Cook and his colleagues say the language intends for people who have committed crimes — or are thought to have committed crimes — to be lawfully detained. But Williams said during the Senate debate on the bill that “lawfully detained” could extend to even people not detained for alleged violations, but instead held because they are witnesses to crimes or even victims of them. Cook said he didn’t anticipate that most officers would abandon their crime-fighting duties to act as immigration agents. But he added that certain “rogue officers” (as defined by opponents of the measures) could see things differently.

“There is no question that that is a possibility,” he said.

“Prosecutorial Discretion”

Under a memo sent by Immigration and Customs Enforcement Director John Morton to ICE offices across the country last week, Resendiz and others like her would be subject to different scrutiny if they ever came in to contact with federal officials. The instructions are to use “prosecutorial discretion” when issuing “a notice of detainer” or deciding “whom to detain or release on bond, supervision, personal recognizance, or other conditions.”

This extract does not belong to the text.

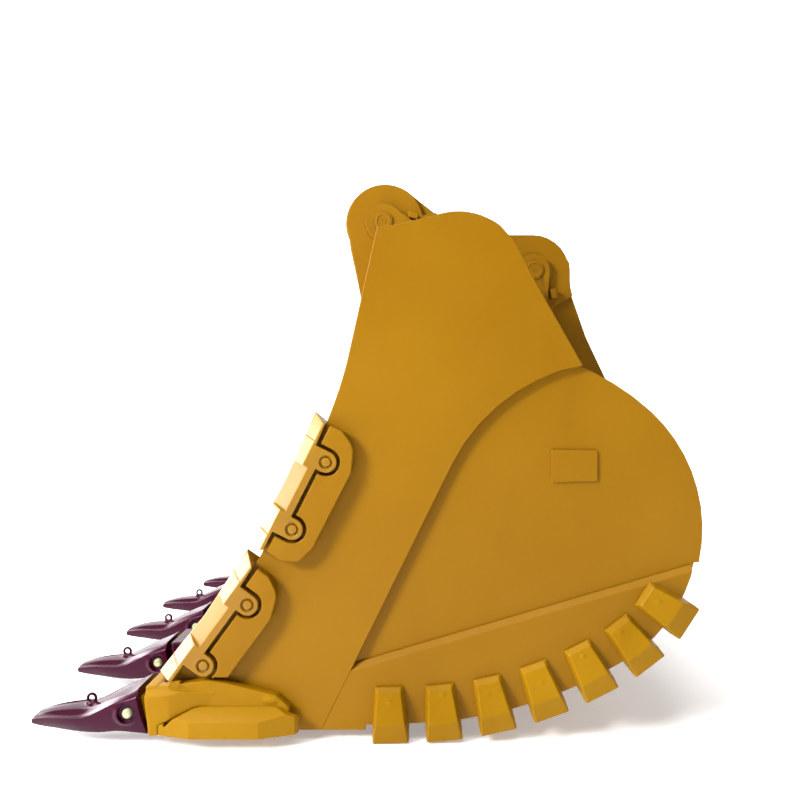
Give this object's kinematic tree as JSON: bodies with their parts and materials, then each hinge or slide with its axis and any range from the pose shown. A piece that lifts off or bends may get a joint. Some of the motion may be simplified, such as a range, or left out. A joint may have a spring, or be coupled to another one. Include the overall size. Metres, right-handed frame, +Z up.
{
  "type": "excavator bucket",
  "caption": "Heavy rock bucket for an excavator, with wear castings, lockable tooth tips and side protectors, and two flag pins in its hinge ears.",
  "frame": {"origin": "centre of the stick pin, midway between the two hinge ears", "axes": "+Y along both pins to the far side, +X back to the heel, +Z up away from the floor; the teeth point along -X"},
  "size_m": [2.3116, 2.084, 2.0539],
  "materials": {
    "yellow_paint": "semi-gloss industrial yellow enamel on plate, castings and hinge",
    "casting_paint": "glossy dark maroon casting paint on tips and middle adapters",
    "lock_steel": "pale zinc-yellow plated quarter-turn locks",
    "pin_steel": "ground steel pins, bushings and bolts"
  },
  "bodies": {
    "bucket": {"side_bar_near": "yellow_paint", "side_bar_far": "yellow_paint", "side_plate_near": "yellow_paint", "side_plate_far": "yellow_paint", "side_wear_plate_near": "yellow_paint", "side_wear_plate_far": "yellow_paint", "wrapper_shell": "yellow_paint", "torque_plate": "yellow_paint", "lip_plate": "yellow_paint", "hinge_plate_near": "yellow_paint", "hinge_plate_far": "yellow_paint", "hinge_doubler_near": "yellow_paint", "hinge_doubler_far": "yellow_paint", "pin_bushings": "pin_steel", "flag_stops": "yellow_paint", "adapter_1": "yellow_paint", "adapter_2": "casting_paint", "adapter_3": "casting_paint", "adapter_4": "casting_paint", "adapter_5": "yellow_paint", "corner_wear_block_near": "yellow_paint", "corner_wear_block_far": "yellow_paint", "lip_shrouds": "yellow_paint", "protector_base_near_upper": "yellow_paint", "protector_base_near_lower": "yellow_paint", "protector_base_far_upper": "yellow_paint", "protector_base_far_lower": "yellow_paint", "side_protector_near_upper": "yellow_paint", "side_protector_near_lower": "yellow_paint", "side_protector_far_upper": "yellow_paint", "side_protector_far_lower": "yellow_paint", "heel_shrouds_near": "yellow_paint", "heel_shrouds_far": "yellow_paint", "back_wear_plate": "yellow_paint", "floor_wear_straps": "yellow_paint", "badge_plates": "yellow_paint", "tip_1": "casting_paint", "tip_2": "casting_paint", "tip_3": "casting_paint", "tip_4": "casting_paint", "tip_5": "casting_paint"},
    "tip_lock_1": {"tip_lock_1": "lock_steel"},
    "tip_lock_2": {"tip_lock_2": "lock_steel"},
    "tip_lock_3": {"tip_lock_3": "lock_steel"},
    "tip_lock_4": {"tip_lock_4": "lock_steel"},
    "tip_lock_5": {"tip_lock_5": "lock_steel"},
    "protector_lock_near_1": {"protector_lock_near_1": "lock_steel"},
    "protector_lock_near_2": {"protector_lock_near_2": "lock_steel"},
    "protector_lock_near_3": {"protector_lock_near_3": "lock_steel"},
    "protector_lock_near_4": {"protector_lock_near_4": "lock_steel"},
    "protector_lock_far_1": {"protector_lock_far_1": "lock_steel"},
    "protector_lock_far_2": {"protector_lock_far_2": "lock_steel"},
    "protector_lock_far_3": {"protector_lock_far_3": "lock_steel"},
    "protector_lock_far_4": {"protector_lock_far_4": "lock_steel"},
    "stick_pin_set": {"stick_pin": "pin_steel", "stick_keeper_bolt": "pin_steel"},
    "link_pin_set": {"link_pin": "pin_steel", "link_keeper_bolt": "pin_steel"}
  },
  "joints": [
    {"name": "tip_lock_1_turn", "type": "hinge", "parent": "bucket", "child": "tip_lock_1", "pos_m": [-0.801, -0.92, -1.771], "axis": [0, -1, 0], "range_deg": [0, 90]},
    {"name": "tip_lock_2_turn", "type": "hinge", "parent": "bucket", "child": "tip_lock_2", "pos_m": [-0.873, -0.46, -1.771], "axis": [0, -1, 0], "range_deg": [0, 90]},
    {"name": "tip_lock_3_turn", "type": "hinge", "parent": "bucket", "child": "tip_lock_3", "pos_m": [-0.873, 0, -1.771], "axis": [0, -1, 0], "range_deg": [0, 90]},
    {"name": "tip_lock_4_turn", "type": "hinge", "parent": "bucket", "child": "tip_lock_4", "pos_m": [-0.873, 0.46, -1.771], "axis": [0, -1, 0], "range_deg": [0, 90]},
    {"name": "tip_lock_5_turn", "type": "hinge", "parent": "bucket", "child": "tip_lock_5", "pos_m": [-0.801, 0.92, -1.771], "axis": [0, 1, 0], "range_deg": [0, 90]},
    {"name": "protector_lock_near_1_turn", "type": "hinge", "parent": "bucket", "child": "protector_lock_near_1", "pos_m": [-0.15673, -0.95, -0.95512], "axis": [0, -1, 0], "range_deg": [0, 90]},
    {"name": "protector_lock_near_2_turn", "type": "hinge", "parent": "bucket", "child": "protector_lock_near_2", "pos_m": [-0.26727, -0.95, -1.17488], "axis": [0, -1, 0], "range_deg": [0, 90]},
    {"name": "protector_lock_near_3_turn", "type": "hinge", "parent": "bucket", "child": "protector_lock_near_3", "pos_m": [-0.4137, -0.95, -1.42249], "axis": [0, -1, 0], "range_deg": [0, 90]},
    {"name": "protector_lock_near_4_turn", "type": "hinge", "parent": "bucket", "child": "protector_lock_near_4", "pos_m": [-0.5583, -0.95, -1.62151], "axis": [0, -1, 0], "range_deg": [0, 90]},
    {"name": "protector_lock_far_1_turn", "type": "hinge", "parent": "bucket", "child": "protector_lock_far_1", "pos_m": [-0.15673, 0.95, -0.95512], "axis": [0, 1, 0], "range_deg": [0, 90]},
    {"name": "protector_lock_far_2_turn", "type": "hinge", "parent": "bucket", "child": "protector_lock_far_2", "pos_m": [-0.26727, 0.95, -1.17488], "axis": [0, 1, 0], "range_deg": [0, 90]},
    {"name": "protector_lock_far_3_turn", "type": "hinge", "parent": "bucket", "child": "protector_lock_far_3", "pos_m": [-0.4137, 0.95, -1.42249], "axis": [0, 1, 0], "range_deg": [0, 90]},
    {"name": "protector_lock_far_4_turn", "type": "hinge", "parent": "bucket", "child": "protector_lock_far_4", "pos_m": [-0.5583, 0.95, -1.62151], "axis": [0, 1, 0], "range_deg": [0, 90]},
    {"name": "stick_pin_draw", "type": "slide", "parent": "bucket", "child": "stick_pin_set", "axis": [0, -1, 0], "range_m": [0, 0.72]},
    {"name": "link_pin_draw", "type": "slide", "parent": "bucket", "child": "link_pin_set", "axis": [0, -1, 0], "range_m": [0, 0.72]}
  ]
}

This “discretion” includes taking into consideration the person’s education in this country and whether they have graduated high school and have attended college. ICE officials are also directed to consider whether the illegal immigrant is the child or spouse of a U.S. citizen, if a person’s immediate relative has served in the military, if they are a primary caretaker of someone who is ill, and the current conditions in the person’s home country, or the circumstances upon their arrival here, specifically if they came as a young child. An illegal immigrant’s criminal history and whether they pose a risk to the country’s national security will also be considered, as will any history of prior removal. Victims or witnesses of crimes may also be given the consideration.

ICE officials say the move is intended to align with the agency’s mission of concentrating its resources on removing violent offenders.

The memo “provides guidance for ICE law enforcement personnel and attorneys… designed to help ICE better focus on meeting the priorities of both the agency and the Secure Communities program to use limited resources to target criminals and those that put public safety at risk,” Carl Rusnok, ICE’s director of communications for the Central Region in Dallas, wrote in an email.

The directive comes as ICE has drawn a flurry of criticism for deporting minor offenders and in some cases legal residents, whose fingerprints are run through the Secure Communities program to see of they are eligible for removal under federal law.

While some say it’s an admission that the Obama administration needs to address the problem of illegal immigration, opponents of SB9 say it could breed more confusion and longer detention for non-offenders.

“Once you detain someone you have to take action on that file. And very few people have the courage to stand up and do the release,” said Robert Loughran, a partner with the FosterQuan law firm in Houston. “I have specifically seen cases and worked on cases where the government has been unable to articulate what its concern or danger is, and you cannot get a single officer to put a signature on a release.”

That “limbo” says, Loughran, could lead to non-offenders and even witnesses to crimes being held for weeks or even years, which could also swell jail populations and cost cities and counties millions of dollars a year in detention costs.

“Lawfully Detained”

Concerns have also been raised over what’s not in the House and Senate bills: what to do with someone detained and thought to be in the country illegally, but not arrested and charged.

“ICE’s recent announcement about fine tuning the Secure Communities program to deport the most serious violators is yet another reason why law enforcement officials such as Harris County Sheriff Adrian Garcia continue to seek clarity from the Legislature about the intent and the reality of SB9,” said Alan Bernstein, a spokesman for that department. “If ICE, in its refreshed system of priorities, is not going to have the resources to come out to a traffic stop in rush hour and detain someone solely because of their immigration status… then this agency wonders what the use of the law would be.” Bernstein emphasized, however, that the agency is not against the bill, and its current practices would not violate its provisions if it passes.

Asked about ICE’s policy on illegal immigrants officially detained but not arrested, Crusnok said: “ICE field agents and officers must handle situations on a case-by-case basis, and based on many factors, including, but not limited to, the available operational resources. However, it must be emphasized that ICE is focused on sensible, effective immigration enforcement that prioritizes efforts first on those serious criminal aliens who present the greatest risk to the security of our communities, not sweeps or raids to target undocumented immigrants indiscriminately.”

SB9 and HB9 were left pending in this week’s committee hearing following more than nine hours of testimony. A decision on whether the bill advances could come Friday, when the committee meets to take up pending business. The special session ends on Wednesday.